The failure to think carefully about the framing of the referendum question and the organization of the referendum process led directly to the Brexit debacle. The exploiters of the popular backlash against the dysfunction within the EU structure and operations in Brussels were able to play on people’s fears successfully and tip the scales against the EU.
Brexit, together with the Greek and Columbia peace deal referenda, are now cited by skeptics as reasons to avoid referenda. But most of the problems that arose in each case could have been resolved by better framing of the referendum question and better organization of the referendum process, as well as restricting it to consultation only. And it is important that the government or governments have some flexibility in the response to the referendum result.
Here are some points to guide the use of consultative referenda in Canada:
- First and foremost, we need an independent referendum commission to establish and administer the rules fairly. Referenda are not partisan tools to be manipulated by the government. Indeed, the opposite is true: they are appropriate when a government needs to consult the public to assist the executive and legislative branches in formulating policy and action on a particularly difficult or controversial issue.
- Referenda should not be rushed. The referendum commission must determine the length of the official campaign, having considered how thoroughly the issue has been subjected to public debate already. The public needs time to be well-informed.

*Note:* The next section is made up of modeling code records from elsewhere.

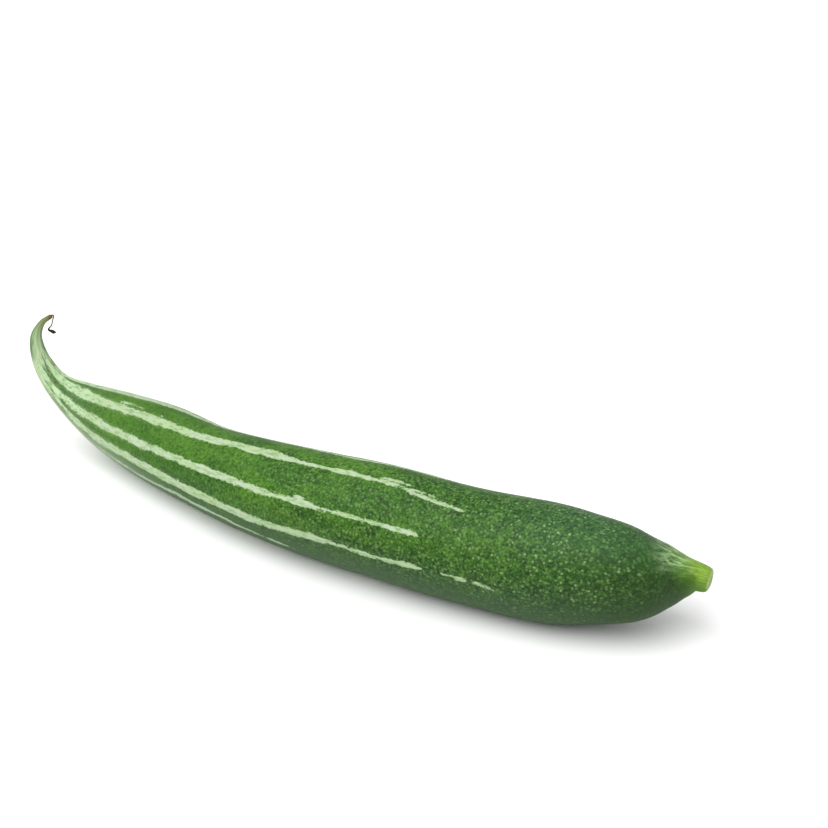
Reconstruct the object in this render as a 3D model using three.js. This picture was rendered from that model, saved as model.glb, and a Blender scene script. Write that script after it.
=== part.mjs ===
// A whole short snake gourd (Trichosanthes cucumerina), lying on its belly as picked.
//
// Millimetres, +Z up. The fruit lies along X on the plane z = 0: the thin tail at -X curls up off the
// ground, the shoulder with the rest of the stalk is at +X, and the belly of the bow faces -Y.
// Three pieces: the fruit, the stub of its stalk, and the withered flower left on the tip of the tail.

import * as THREE from "three";

// ---------------------------------------------------------------------------------------------------
// Driving dimensions
// ---------------------------------------------------------------------------------------------------

// The axis from the tip of the tail to the cut end of the stalk, in three stretches.
// Raised stations give x, y and z of the axis and the radius of the skin around it.
const TAIL = [
  [-156.0, 33.0, 53.0, 1.0],
  [-158.5, 29.0, 50.5, 1.6],
  [-158.2, 24.0, 45.0, 3.0],
  [-153.5, 21.0, 36.0, 4.5],
  [-145.0, 20.0, 27.0, 6.2],
  [-131.5, 19.5, 21.0, 10.2],
  [-112.5, 16.5, 18.0, 14.3],
];
// The stretch that lies on the ground needs no z: the axis is one radius up, less what is pressed flat.
const BODY = [
  [-86.5, 11.0, 17.5],
  [-57.5, 2.0, 18.0],
  [-29.5, -5.0, 19.6],
  [0.5, -9.3, 21.3],
  [32.5, -11.2, 22.4],
  [66.5, -12.5, 22.3],
  [100.5, -11.0, 22.8],
];
const SHOULDER = [
  [120.5, -9.0, 23.0, 20.2],
  [134.5, -6.0, 23.0, 17.2],
  [144.5, -2.0, 23.4, 12.3],
  [150.5, 0.0, 24.0, 8.4],
  [154.6, 1.4, 24.3, 5.95],
  [158.2, 1.6, 24.1, 5.1],
];
const PRESSED_FLAT = 0.7; // how far the skin is flattened where it rests
const AXIS = [...TAIL, ...BODY.map(([x, y, radius]) => [x, y, radius - PRESSED_FLAT, radius]), ...SHOULDER];

const STALK_START = AXIS.length - 3; // station where the fruit ends and the stalk begins
const PIECE_GAP = 0.3; // clear distance between neighbouring pieces

const RING_STEP = 4.2; // distance between the rings of the skin
const FRUIT_SIDES = 40; // corners of one ring of the fruit

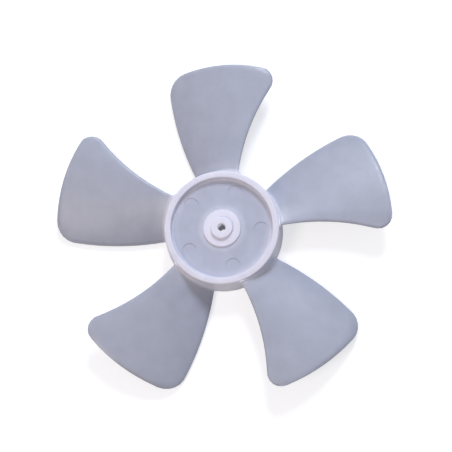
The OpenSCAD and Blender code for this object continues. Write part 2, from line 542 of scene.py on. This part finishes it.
@dataclass(frozen=True)
class Studio:
    """Pale table, soft lamps and an even room light."""

    table_size: float = 3.0
    # Gap below the fan, so that the table and the hub's rear edge don't share a plane
    table_gap: float = 0.2 * MM
    room_colour: str = "dfe2ea"
    room_strength: float = 0.45
    lamps: tuple[Lamp, ...] = (
        Lamp("key_softbox", 77, 45, 0.9, 0.30, 5.5, "eef3ff"),
        Lamp("warm_fill", 221, 52, 0.9, 0.35, 2.6, "ffe9d6"),
    )

    def lay_table(self) -> None:
        """Lay the table under the fan."""
        bpy.ops.object.select_all(action="DESELECT")
        bpy.ops.mesh.primitive_plane_add(size=self.table_size, location=(0, 0, -self.table_gap))
        table = bpy.context.active_object
        table.name = "table"
        table.data.materials.append(MattTable().build())

    def light_room(self) -> None:
        """Light the room evenly, and show it white to the camera."""
        world = bpy.data.worlds.new("room")
        world.use_nodes = True
        bpy.context.scene.world = world
        tree = world.node_tree
        tree.nodes.clear()
        path = add_node(tree, "ShaderNodeLightPath")
        room = add_node(
            tree,
            "ShaderNodeBackground",
            values={"Color": srgb(self.room_colour), "Strength": self.room_strength},
        )
        seen = add_node(tree, "ShaderNodeBackground", values={"Color": (1, 1, 1, 1)})
        mix = add_node(
            tree,
            "ShaderNodeMixShader",
            links={
                0: path.outputs["Is Camera Ray"],
                1: room.outputs[0],
                2: seen.outputs[0],
            },
        )
        add_node(tree, "ShaderNodeOutputWorld", links={"Surface": mix.outputs[0]})

    def build(self) -> None:
        """Make the table, the room light and the lamps."""
        self.lay_table()
        self.light_room()
        for lamp in self.lamps:
            lamp.build()


def main() -> None:
    """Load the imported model, dress it, and set up the camera and the studio."""
    logging.basicConfig(level=logging.INFO, format="%(name)s: %(message)s")
    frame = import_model()
    bpy.context.scene.view_settings.view_transform = "Standard"
    ProductCamera().build()
    moulding = Moulding()
    piece = moulding.build(frame["nodes"][moulding.node])
    moulding.dress(piece, MilkyPolypropylene().build())
    LOG.info("%s: %d faces", piece.name, len(piece.data.polygons))
    studio = Studio()
    studio.build()
    LOG.info("studio: table, %d lamps", len(studio.lamps))


if __name__ == "__main__":
    main()
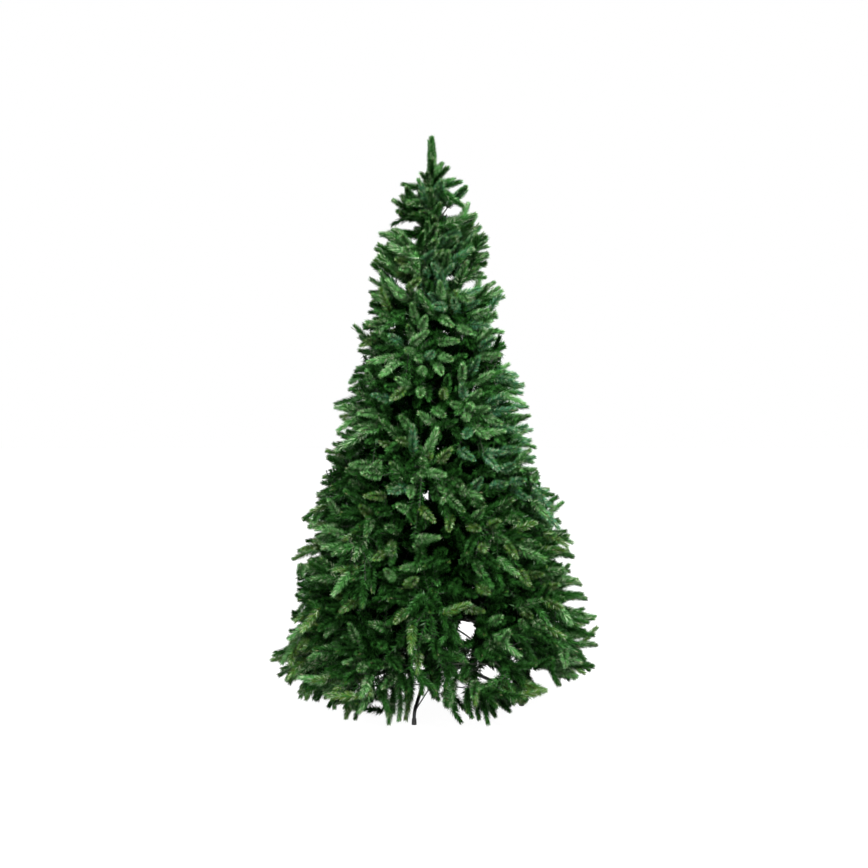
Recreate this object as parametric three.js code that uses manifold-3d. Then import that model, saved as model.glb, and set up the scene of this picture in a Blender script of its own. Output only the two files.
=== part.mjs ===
// A tall artificial spruce: a steel pole in three sleeved sections, tiers of wire boughs hinged to
// collars on the pole, fans of needled tips along each bough, and a four-legged folding stand.
// Millimetres, +Z up. The origin is on the pole's axis at floor level, and the front looks along -Y.
import * as THREE from "three";
import { mergeVertices } from "three/addons/utils/BufferGeometryUtils.js";
import Module from "manifold-3d";

const wasm = await Module();
wasm.setup();

// The crown as a whole
const TREE_HEIGHT = 2400;
const CROWN_RADIUS = 700; // the furthest tips, at CROWN_WIDEST above the floor
const CROWN_WIDEST = 170;
const CROWN_TAPER = 0.2515; // radius lost for each millimetre of height above the widest place
const SKIRT_TAPER = 0.9; // radius lost for each millimetre of height below it
const FLOOR_GAP = 22; // the lowest tips hang this far above the floor
const STAND_ROOM = { radius: 425, height: 235 }; // kept free of tips, round the legs
const SEED = 4616;

// Tiers of boughs, counted from the lowest
const BOUGHS_PER_TIER = [6, 6, 5, 5, 4, 4, 4, 3, 3];
const FIRST_COLLAR = 345;
const COLLAR_STEP = 224;
const COLLAR_STEP_LOSS = 2.2; // each step up is shorter, by this times the square of the tier
const FIRST_TURN = -60; // degrees: where the lowest tier's first bough points
const TIER_TURN = 0.5; // each tier is turned by this share of its own spacing
const ROOT_RISE = { lowest: 3, each: 3.4 }; // degrees above level at the collar
const END_DROP = { lowest: 165, each: 45 }; // the bough's end lies this far below its root
const STEEP = [[0.46, 46], [0.5, -46], [0.62, 30]]; // place on the bough and lift of the fans above and below it
const LOW_STEEP = [[0.5, 40], [0.68, -52], [0.64, 26]]; // the same on the lowest tier
const SMALL_TIERS = 6; // from this tier up a bough carries fewer fans
const OWN_LIMB_TIERS = 1; // tiers whose bare inner bough is a piece of its own
const SWAY = 0.05; // a bough's end swings sideways by up to this share of its reach
const LIMB_REACH = 190; // where such a bough meets its foliage

// Boughs, fans and tips
const WIRE = { root: 5.5, end: 4.2 }; // radii of a bare bough
const STEM = { neck: 8, end: 5, sides: 3 }; // radii of the needled wire that the fans stand on
const STEM_STEPS = 1;
const SPACE_MARGIN = 5; // a fan stays this far inside the space of its own mass
const POLE_ROOM = 70; // no foliage nearer to the pole's axis
const CROWN_ROOM = 90; // the top tier's foliage stays this near to its boughs, clear of the leader
const FAN = { length: 265, least: 115, root: 2.5, stalk: 26, stalkMost: 150, pairTwo: 175, width: 0.47, web: 0.12, rib: 14 };
const CORE = { from: 0.26, to: 0.86, sides: 5, fill: 0.66, ends: [0.35, 0.9, 1, 0.4], valley: 0.62 };
const FINGER_ANGLE = THREE.MathUtils.degToRad(44);
const TIP = { length: 118, radius: 23 };
const POLE_TOP = 2150;
const CLEAR = 0.3; // between pieces that meet

// Pole sections: outer radius, wall and the height where each starts
const WALL = 1.5;
const POLE = [
  { name: "pole_lower", radius: 16, from: 54.3, to: 880 },
  { name: "pole_middle", radius: 14.2, from: 880, to: 1700 },
  { name: "pole_upper", radius: 12.4, from: 1700, to: POLE_TOP },
];
const SLEEVE_DEPTH = 60;
const SEAT_RING = 6;
const COLLAR = { radius: 28, height: 22 };
const POLE_SIDES = 8;

// The stand
const SOCKET = { inner: 17, outer: 20, floor: 48, thick: 6, top: 318 };
const SHOULDER = { z: 192, radius: 30, height: 16 }; // ring that carries the legs
const HEEL = { z: 72, radius: 27, height: 12 }; // ring that carries the braces
const LEG_COUNT = 4;
const LEG_TURN = -100.6; // degrees: the first leg points to the front, a little to the left
const LEG_RADIUS = 7;
const FOOT_REACH = 380;
const BEND = { z: 47, radius: 26 };
const CAP = { radius: 10, height: 24 };
const BRACE = { radius: 2.6, inset: 34 };
const SCREW = { radius: 4, length: 26, z: 290, knob: 9 };

const radians = THREE.MathUtils.degToRad;
const lerp = THREE.MathUtils.lerp;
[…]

- The independent commission should be responsible for the final draft of the question or questions. As the Charlottetown Accord definitively demonstrated, it is confusing to undertake multiple constitutional reforms at the same time and in the same document. Linking too many different reforms can deprive people of a chance to decide each on its own merits.
- Careful thought must go into the size of majority vote required for an option or question to be approved or rejected. Serious consideration should be given to incorporating a compulsory voting requirement since low voter turnout can be problematic.
- The referendum commission must establish strict controls on spending by the Yes and No sides. It is arguable that a certain amount of public funding should be allocated for administration by the independent referendum commission according to objective criteria.